Exercise objective = From the listing that follows, extract every line and set it down unaltered.

------ Supplied data

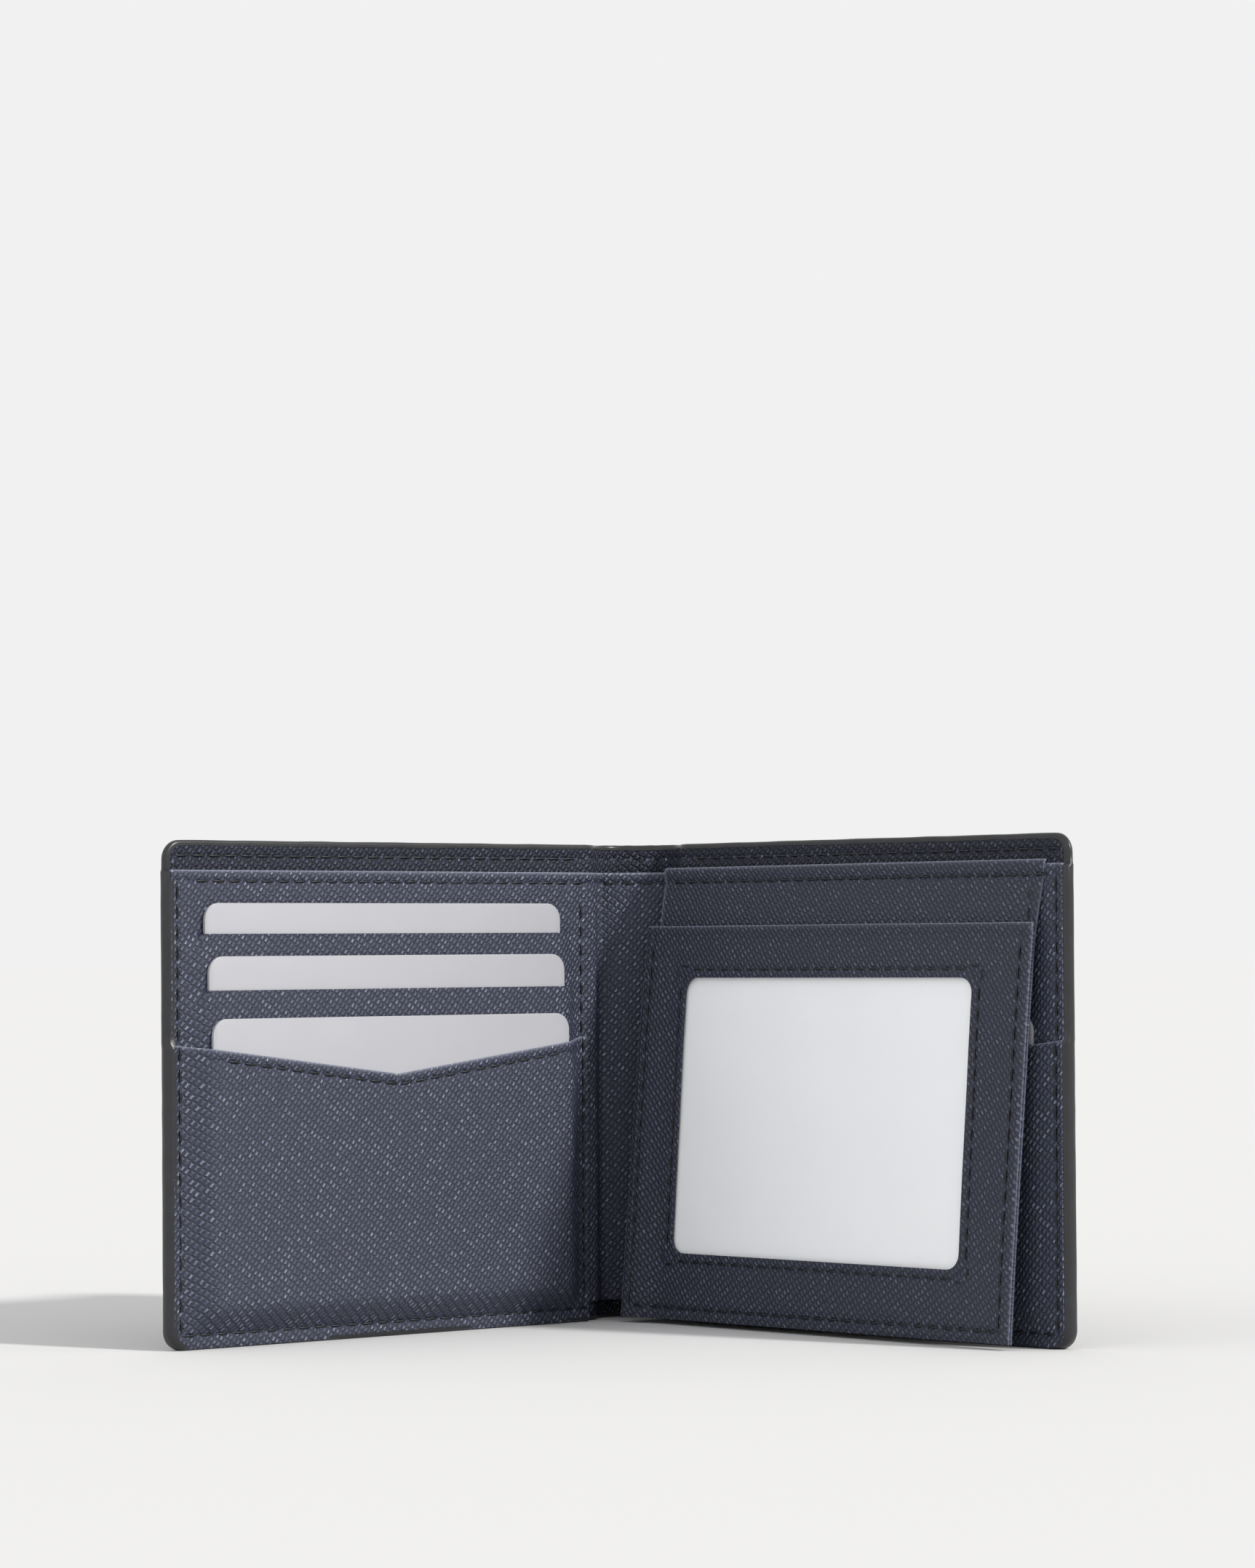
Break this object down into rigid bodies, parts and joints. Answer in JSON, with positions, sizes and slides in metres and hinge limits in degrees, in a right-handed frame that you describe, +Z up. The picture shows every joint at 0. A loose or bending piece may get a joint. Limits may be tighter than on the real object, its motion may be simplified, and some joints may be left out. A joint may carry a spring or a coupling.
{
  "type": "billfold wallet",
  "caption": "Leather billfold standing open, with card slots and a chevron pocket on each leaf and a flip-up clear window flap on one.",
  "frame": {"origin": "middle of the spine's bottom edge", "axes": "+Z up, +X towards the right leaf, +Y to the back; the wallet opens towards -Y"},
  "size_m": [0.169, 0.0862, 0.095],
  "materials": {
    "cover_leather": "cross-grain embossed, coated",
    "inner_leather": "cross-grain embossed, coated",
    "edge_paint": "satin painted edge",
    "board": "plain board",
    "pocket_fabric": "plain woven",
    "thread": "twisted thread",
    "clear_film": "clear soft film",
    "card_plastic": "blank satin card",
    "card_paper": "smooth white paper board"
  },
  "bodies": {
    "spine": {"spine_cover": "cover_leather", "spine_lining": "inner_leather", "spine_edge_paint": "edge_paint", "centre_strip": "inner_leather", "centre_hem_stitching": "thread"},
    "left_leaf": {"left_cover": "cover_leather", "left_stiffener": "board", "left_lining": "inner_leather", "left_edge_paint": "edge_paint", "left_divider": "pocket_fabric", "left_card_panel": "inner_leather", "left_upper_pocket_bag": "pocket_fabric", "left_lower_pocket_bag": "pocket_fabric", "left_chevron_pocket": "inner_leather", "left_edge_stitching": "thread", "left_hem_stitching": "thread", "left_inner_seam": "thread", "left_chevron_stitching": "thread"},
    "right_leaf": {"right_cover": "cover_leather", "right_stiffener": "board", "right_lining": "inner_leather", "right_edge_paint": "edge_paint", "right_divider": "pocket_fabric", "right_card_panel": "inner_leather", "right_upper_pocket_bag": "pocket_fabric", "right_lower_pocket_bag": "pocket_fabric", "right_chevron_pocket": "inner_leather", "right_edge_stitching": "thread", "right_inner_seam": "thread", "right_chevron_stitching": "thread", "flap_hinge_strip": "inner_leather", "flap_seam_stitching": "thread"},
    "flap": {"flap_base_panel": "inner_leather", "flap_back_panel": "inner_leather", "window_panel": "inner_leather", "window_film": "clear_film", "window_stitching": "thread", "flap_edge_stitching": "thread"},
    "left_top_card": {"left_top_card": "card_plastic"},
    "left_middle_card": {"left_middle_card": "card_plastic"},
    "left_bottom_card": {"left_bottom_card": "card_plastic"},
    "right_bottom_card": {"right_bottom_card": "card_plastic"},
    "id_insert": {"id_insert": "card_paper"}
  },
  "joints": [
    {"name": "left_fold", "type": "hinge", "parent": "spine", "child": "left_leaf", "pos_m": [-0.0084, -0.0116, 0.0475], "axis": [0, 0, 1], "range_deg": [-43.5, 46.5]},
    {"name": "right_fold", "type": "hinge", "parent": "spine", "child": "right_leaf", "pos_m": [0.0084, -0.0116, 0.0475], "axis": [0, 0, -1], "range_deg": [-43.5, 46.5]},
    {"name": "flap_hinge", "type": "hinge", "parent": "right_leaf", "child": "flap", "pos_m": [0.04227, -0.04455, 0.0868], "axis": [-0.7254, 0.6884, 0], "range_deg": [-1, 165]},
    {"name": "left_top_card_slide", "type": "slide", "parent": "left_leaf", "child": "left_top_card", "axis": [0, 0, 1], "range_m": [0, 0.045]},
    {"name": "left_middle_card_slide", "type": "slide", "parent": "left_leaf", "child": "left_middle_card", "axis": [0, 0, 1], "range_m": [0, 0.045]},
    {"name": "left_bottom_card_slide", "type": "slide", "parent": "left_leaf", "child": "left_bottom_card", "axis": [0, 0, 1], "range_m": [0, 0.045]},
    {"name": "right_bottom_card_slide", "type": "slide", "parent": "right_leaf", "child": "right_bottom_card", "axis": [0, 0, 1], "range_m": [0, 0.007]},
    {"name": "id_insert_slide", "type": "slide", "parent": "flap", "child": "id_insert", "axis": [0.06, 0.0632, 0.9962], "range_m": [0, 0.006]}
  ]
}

------------

The output =
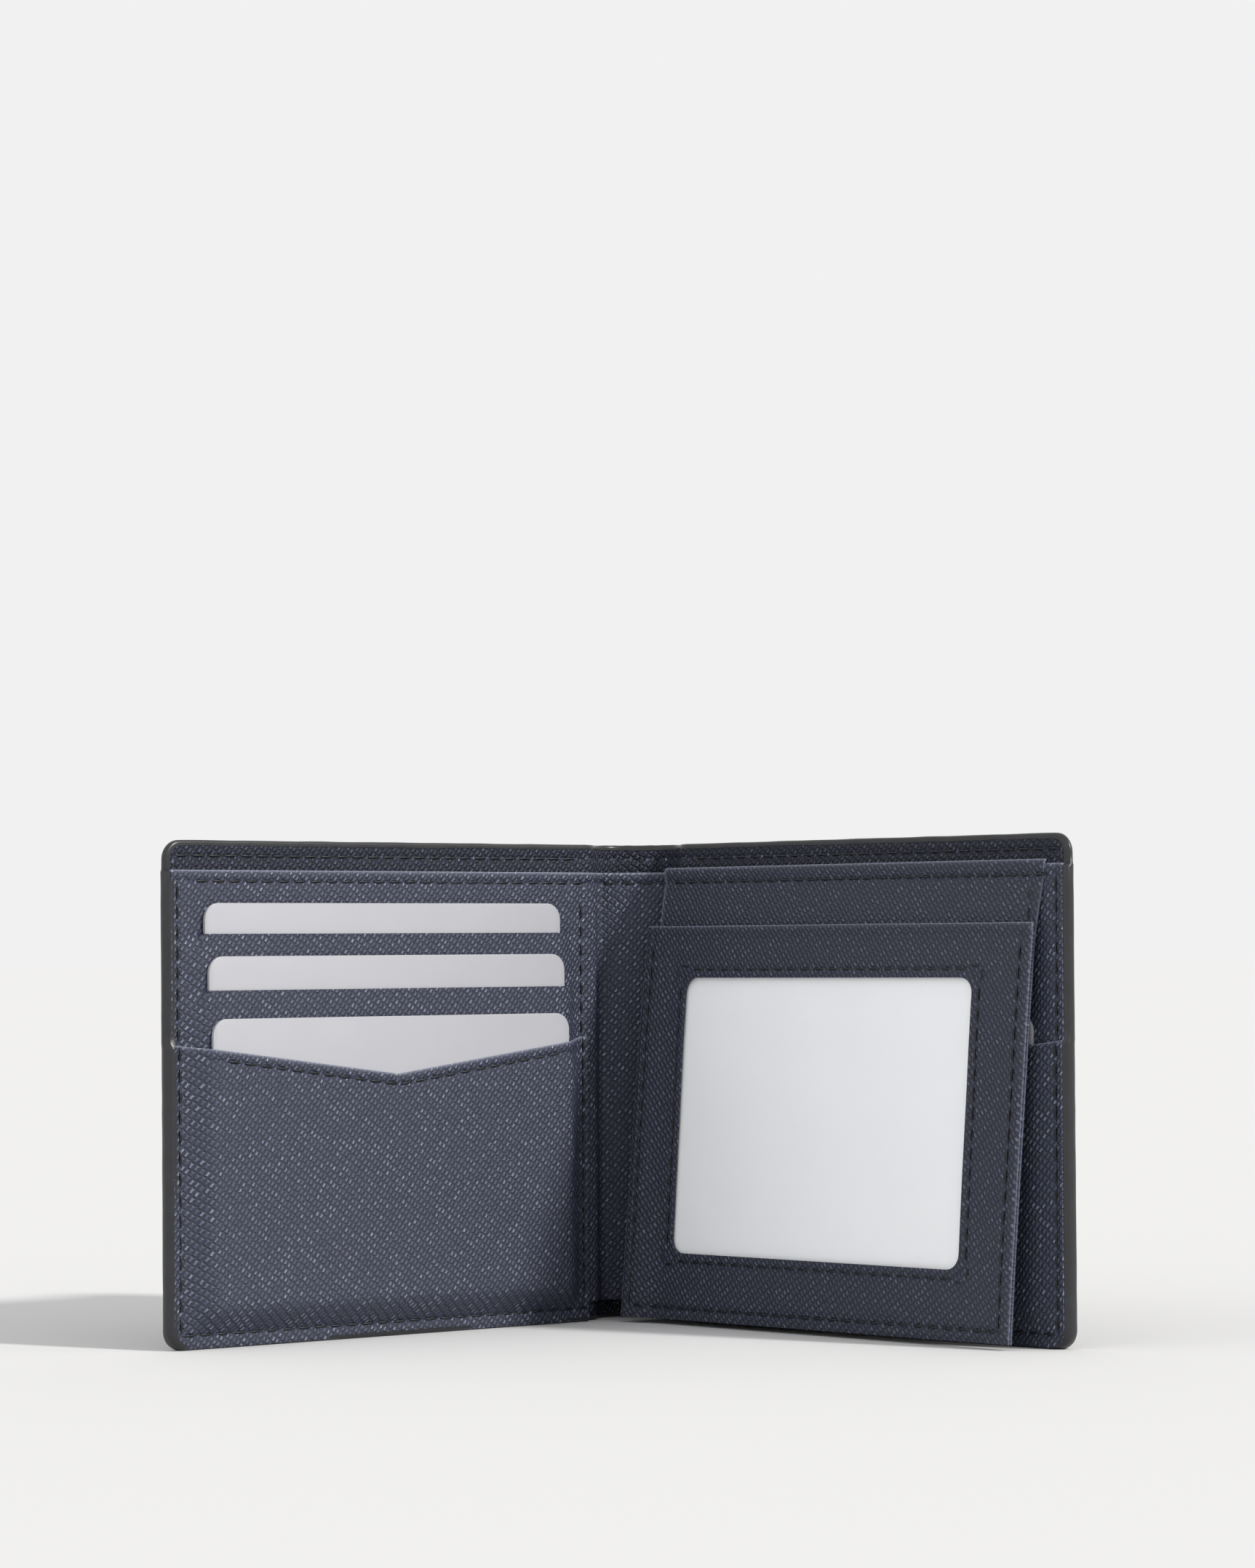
Break this object down into rigid bodies, parts and joints. Answer in JSON, with positions, sizes and slides in metres and hinge limits in degrees, in a right-handed frame that you describe, +Z up. The picture shows every joint at 0. A loose or bending piece may get a joint. Limits may be tighter than on the real object, its motion may be simplified, and some joints may be left out. A joint may carry a spring or a coupling.
{
  "type": "billfold wallet",
  "caption": "Leather billfold standing open, with card slots and a chevron pocket on each leaf and a flip-up clear window flap on one.",
  "frame": {"origin": "middle of the spine's bottom edge", "axes": "+Z up, +X towards the right leaf, +Y to the back; the wallet opens towards -Y"},
  "size_m": [0.169, 0.0862, 0.095],
  "materials": {
    "cover_leather": "cross-grain embossed, coated",
    "inner_leather": "cross-grain embossed, coated",
    "edge_paint": "satin painted edge",
    "board": "plain board",
    "pocket_fabric": "plain woven",
    "thread": "twisted thread",
    "clear_film": "clear soft film",
    "card_plastic": "blank satin card",
    "card_paper": "smooth white paper board"
  },
  "bodies": {
    "spine": {"spine_cover": "cover_leather", "spine_lining": "inner_leather", "spine_edge_paint": "edge_paint", "centre_strip": "inner_leather", "centre_hem_stitching": "thread"},
    "left_leaf": {"left_cover": "cover_leather", "left_stiffener": "board", "left_lining": "inner_leather", "left_edge_paint": "edge_paint", "left_divider": "pocket_fabric", "left_card_panel": "inner_leather", "left_upper_pocket_bag": "pocket_fabric", "left_lower_pocket_bag": "pocket_fabric", "left_chevron_pocket": "inner_leather", "left_edge_stitching": "thread", "left_hem_stitching": "thread", "left_inner_seam": "thread", "left_chevron_stitching": "thread"},
    "right_leaf": {"right_cover": "cover_leather", "right_stiffener": "board", "right_lining": "inner_leather", "right_edge_paint": "edge_paint", "right_divider": "pocket_fabric", "right_card_panel": "inner_leather", "right_upper_pocket_bag": "pocket_fabric", "right_lower_pocket_bag": "pocket_fabric", "right_chevron_pocket": "inner_leather", "right_edge_stitching": "thread", "right_inner_seam": "thread", "right_chevron_stitching": "thread", "flap_hinge_strip": "inner_leather", "flap_seam_stitching": "thread"},
    "flap": {"flap_base_panel": "inner_leather", "flap_back_panel": "inner_leather", "window_panel": "inner_leather", "window_film": "clear_film", "window_stitching": "thread", "flap_edge_stitching": "thread"},
    "left_top_card": {"left_top_card": "card_plastic"},
    "left_middle_card": {"left_middle_card": "card_plastic"},
    "left_bottom_card": {"left_bottom_card": "card_plastic"},
    "right_bottom_card": {"right_bottom_card": "card_plastic"},
    "id_insert": {"id_insert": "card_paper"}
  },
  "joints": [
    {"name": "left_fold", "type": "hinge", "parent": "spine", "child": "left_leaf", "pos_m": [-0.0084, -0.0116, 0.0475], "axis": [0, 0, 1], "range_deg": [-43.5, 46.5]},
    {"name": "right_fold", "type": "hinge", "parent": "spine", "child": "right_leaf", "pos_m": [0.0084, -0.0116, 0.0475], "axis": [0, 0, -1], "range_deg": [-43.5, 46.5]},
    {"name": "flap_hinge", "type": "hinge", "parent": "right_leaf", "child": "flap", "pos_m": [0.04227, -0.04455, 0.0868], "axis": [-0.7254, 0.6884, 0], "range_deg": [-1, 165]},
    {"name": "left_top_card_slide", "type": "slide", "parent": "left_leaf", "child": "left_top_card", "axis": [0, 0, 1], "range_m": [0, 0.045]},
    {"name": "left_middle_card_slide", "type": "slide", "parent": "left_leaf", "child": "left_middle_card", "axis": [0, 0, 1], "range_m": [0, 0.045]},
    {"name": "left_bottom_card_slide", "type": "slide", "parent": "left_leaf", "child": "left_bottom_card", "axis": [0, 0, 1], "range_m": [0, 0.045]},
    {"name": "right_bottom_card_slide", "type": "slide", "parent": "right_leaf", "child": "right_bottom_card", "axis": [0, 0, 1], "range_m": [0, 0.007]},
    {"name": "id_insert_slide", "type": "slide", "parent": "flap", "child": "id_insert", "axis": [0.06, 0.0632, 0.9962], "range_m": [0, 0.006]}
  ]
}